Although Pope Francis already had been in Assisi 10 hours and had celebrated Mass and given five speeches, he energetically ad-libbed and had the crowd roaring with laughter when he told the story of a woman who said her son was in his 30s, had a girlfriend, but wouldn’t get married.

“I told her, ‘Ma’am, stop ironing his shirts,'” the pope said.

But Pope Francis took the question about marriage and family life very seriously, telling the young people that Christian marriage is a “real vocation, just like priesthood and religious life are. Two Christians who marry each other have recognized in their love story the Lord’s call, the vocation to form one flesh, one life from the two, male and female.”

“It takes courage to start a family,” he said, and the modern world not only doesn’t help, it seems to put obstacles in the way, “privileging individual rights rather than the family” and trying to convince everyone that relationships should last only as long as there are no difficulties.

Pope Francis said his parents and the young people’s grandparents and great-grandparents married in very different times. Economically, they faced many more challenges and even war, but they had the “certainty that the Lord was with them, that their family was blessed by God with the sacrament of matrimony and that their mission of bringing children into the world and raising them also was blessed.”

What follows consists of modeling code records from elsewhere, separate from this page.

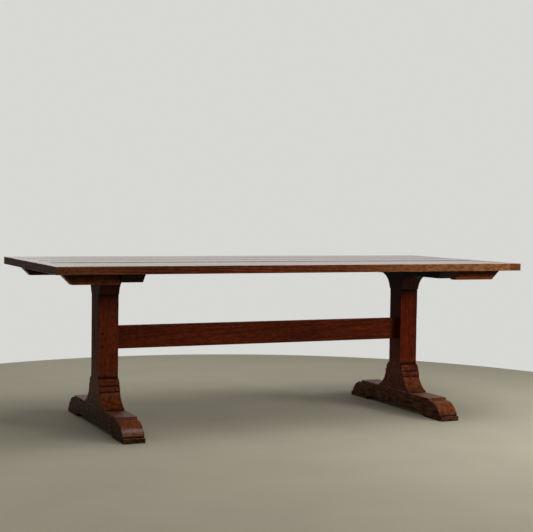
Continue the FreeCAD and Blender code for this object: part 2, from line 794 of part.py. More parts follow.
def make_foot(name, side):
    body = new_body("foot_" + name, ("%d * trestle_spacing / 2" % side, "0", "0"))
    profile = new_sketch(body, "YZ_Plane")
    outline(profile, foot_outline())
    feature = mirror_across(body, pad(body, profile, "foot_width", symmetric=True))
    half = value_of("foot_width / 2")
    relief = value_of("relief_height")

    def on_side_arris(point):
        return near(abs(point.x), half) and point.z > relief + SNUG

    feature = dress(body, "Chamfer", feature, on_side_arris, "foot_chamfer")
    mortise = new_sketch(body, "XY_Plane")
    half_width = "tenon_thickness / 2 + tenon_clearance"
    half_length = "foot_tenon_width / 2 + tenon_clearance"
    rectangle(mortise, "-(%s)" % half_width, "-(%s)" % half_length, half_width, half_length)
    pocket_through(body, mortise)


# ---------------------------------------------------------------------------------------------
# Stretcher and its pegs
# ---------------------------------------------------------------------------------------------
def make_stretcher():
    body = new_body("stretcher", ("0", "0", "stretcher_level"))
    rail = new_sketch(body, "YZ_Plane")
    rectangle(rail, "-(stretcher_thickness / 2)", "0",
              "stretcher_thickness / 2", "stretcher_height")
    feature = pad(body, rail, "trestle_spacing - post_width", symmetric=True)
    half = value_of("stretcher_thickness / 2")
    levels = (0, value_of("stretcher_height"))

    def on_long_arris(point):
        return near(abs(point.y), half) and any(near(point.z, level) for level in levels)

    dress(body, "Chamfer", feature, on_long_arris, "rail_chamfer")
    tenon = new_sketch(body, "YZ_Plane")
    rectangle(tenon, "-(rail_tenon_thickness / 2)", "rail_tenon_shoulder",
              "rail_tenon_thickness / 2", "stretcher_height - rail_tenon_shoulder")
    pad(body, tenon, "trestle_spacing + post_width - 2 * rail_tenon_recess", symmetric=True)
    holes = new_sketch(body, "XZ_Plane")
    reach = "(trestle_spacing / 2 + rail_peg_line)"
    squares(holes, [
        ("%d * %s" % (side, reach), level)
        for _, side in SIDES for level in ("rail_peg_low", "rail_peg_high")], "peg_hole")
    pocket_through(body, holes)


def make_stretcher_pegs(name, side):
    along = "%d * (trestle_spacing / 2 + rail_peg_line)" % side
    body = new_body("stretcher_pegs_" + name, (along, "0", "stretcher_level"))
    sketch = new_sketch(body, "XZ_Plane")
    squares(sketch, [("0", "rail_peg_low"), ("0", "rail_peg_high")], "peg_side")
    pad(body, sketch, "post_depth - 2 * peg_recess", symmetric=True)


# ---------------------------------------------------------------------------------------------
# Build, check and write
# ---------------------------------------------------------------------------------------------
def build():
    for label, width, start in BOARDS:
        make_board(label, width, start)
    make_stretcher()
    for name, side in SIDES:
        make_breadboard(name, side)
        make_breadboard_pegs(name, side)
        make_bearer(name, side)
        make_bearer_screws(name, side)
        for face_name, face in FACES:
            make_batten(name, side, face_name, face)
        make_batten_screws(name, side)
        make_post(name, side)
        make_foot(name, side)
        make_stretcher_pegs(name, side)
        for kind in WEDGES:
            make_wedges(kind, name, side)
    doc.recompute()


def check():
    """Stops on any object in error and on any sub-part without a valid shape."""
    for item in doc.Objects:
        if "Invalid" in item.State or "Error" in item.State:
            raise RuntimeError("%s is %s" % (item.Label, item.State))
    for body in PARTS:
        if body.Shape.isNull() or not body.Shape.isValid():
            raise RuntimeError(body.Label + " has no valid shape")


def write():
    os.makedirs("parts", exist_ok=True)
    for body in PARTS:
        body.Shape.exportStep("parts/%s.step" % body.Label)
        box = body.Shape.BoundBox
        print("%-24s %2d solid(s)  X %8.1f %8.1f  Y %7.1f %7.1f  Z %6.1f %6.1f" % (
            body.Label, len(body.Shape.Solids), box.XMin, box.XMax, box.YMin, box.YMax,
            box.ZMin, box.ZMax))


build()
check()
write()
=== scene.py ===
import json
import math
from functools import partial

import bmesh
import bpy
from mathutils import Matrix, Vector, noise


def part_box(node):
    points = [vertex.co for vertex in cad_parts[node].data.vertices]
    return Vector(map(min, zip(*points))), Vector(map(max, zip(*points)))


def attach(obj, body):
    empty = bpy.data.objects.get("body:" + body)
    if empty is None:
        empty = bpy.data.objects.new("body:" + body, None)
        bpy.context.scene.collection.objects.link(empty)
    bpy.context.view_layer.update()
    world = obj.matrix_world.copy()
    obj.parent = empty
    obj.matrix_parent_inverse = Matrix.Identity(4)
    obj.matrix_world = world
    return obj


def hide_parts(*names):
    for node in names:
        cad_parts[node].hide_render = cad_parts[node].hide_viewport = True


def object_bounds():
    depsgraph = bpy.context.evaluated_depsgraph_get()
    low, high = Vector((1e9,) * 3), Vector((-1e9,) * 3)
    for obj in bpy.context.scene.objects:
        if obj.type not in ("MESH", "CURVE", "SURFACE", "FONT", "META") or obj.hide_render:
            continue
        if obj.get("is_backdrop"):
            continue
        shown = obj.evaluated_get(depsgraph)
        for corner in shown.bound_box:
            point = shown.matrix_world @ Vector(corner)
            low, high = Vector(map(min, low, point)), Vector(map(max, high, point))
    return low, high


bl_info = {
    "name": "Trestle dining table",
    "version": (1, 0, 0),
    "blender": (4, 5, 0),
    "location": "View3D > Sidebar > Trestle table",
    "description": "Dresses the packed trestle table: worn arrises, varnished wood, stage and camera",
    "category": "Object",
}

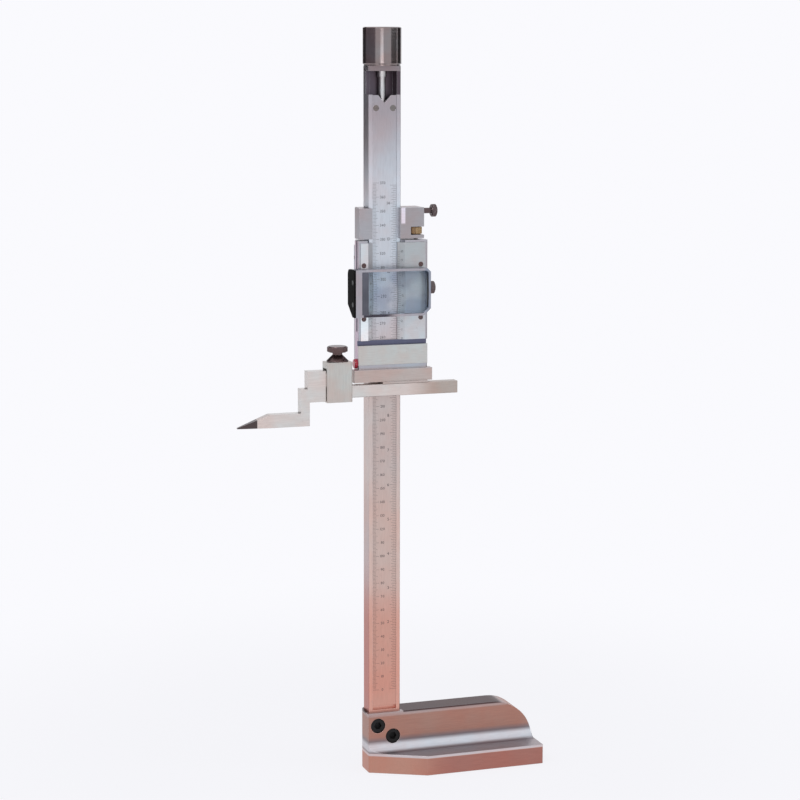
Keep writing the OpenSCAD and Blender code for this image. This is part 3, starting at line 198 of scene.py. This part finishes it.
def linear(rgb, scale=1.0):
    """The seen colour as light, with full alpha: the sRGB curve, then a factor."""
    c = np.array(rgb[:3], float)
    light = np.where(c <= 0.04045, c / 12.92, ((c + 0.055) / 1.055) ** 2.4) * scale
    return (*np.clip(light, 0, 1), 1.0)


class Wire:
    """A socket with a value on it. Expressions on wires add their Math nodes."""

    def __init__(self, finish, socket):
        self.finish, self.socket = finish, socket

    def maths(self, operation, *values):
        return self.finish.node("ShaderNodeMath", {"operation": operation}, values)

    def __add__(self, other):
        return self.maths("ADD", self, other)

    __radd__ = __add__

    def __sub__(self, other):
        return self.maths("SUBTRACT", self, other)

    def __rsub__(self, other):
        return self.maths("SUBTRACT", other, self)

    def __mul__(self, other):
        return self.maths("MULTIPLY", self, other)

    __rmul__ = __mul__

    def __lt__(self, other):
        return self.maths("LESS_THAN", self, other)

    def __abs__(self):
        return self.maths("ABSOLUTE", self)

    def most(self, other):
        """The greater of the two."""
        return self.maths("MAXIMUM", self, other)

    def ease(self, low, high):
        """0 below low, 1 above high, and a smooth step between."""
        return self.finish.node(
            "ShaderNodeMapRange", {"interpolation_type": "SMOOTHSTEP"},
            {"Value": self, "From Min": low, "From Max": high},
        )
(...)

While God inscribed the vocation of marriage in human nature, the pope said, “celibacy or virginity for the kingdom of heaven” is a complementary vocation and “is the vocation Jesus himself lived.”

Priesthood and religious life do require giving up the possibility of marrying and having children, he said, “but virginity for the kingdom of God is not a ‘no,’ it’s a ‘yes,'” it is a total response to God’s call.

Pope Francis said the only way a person can hear God’s voice and discern a vocation is by praying regularly.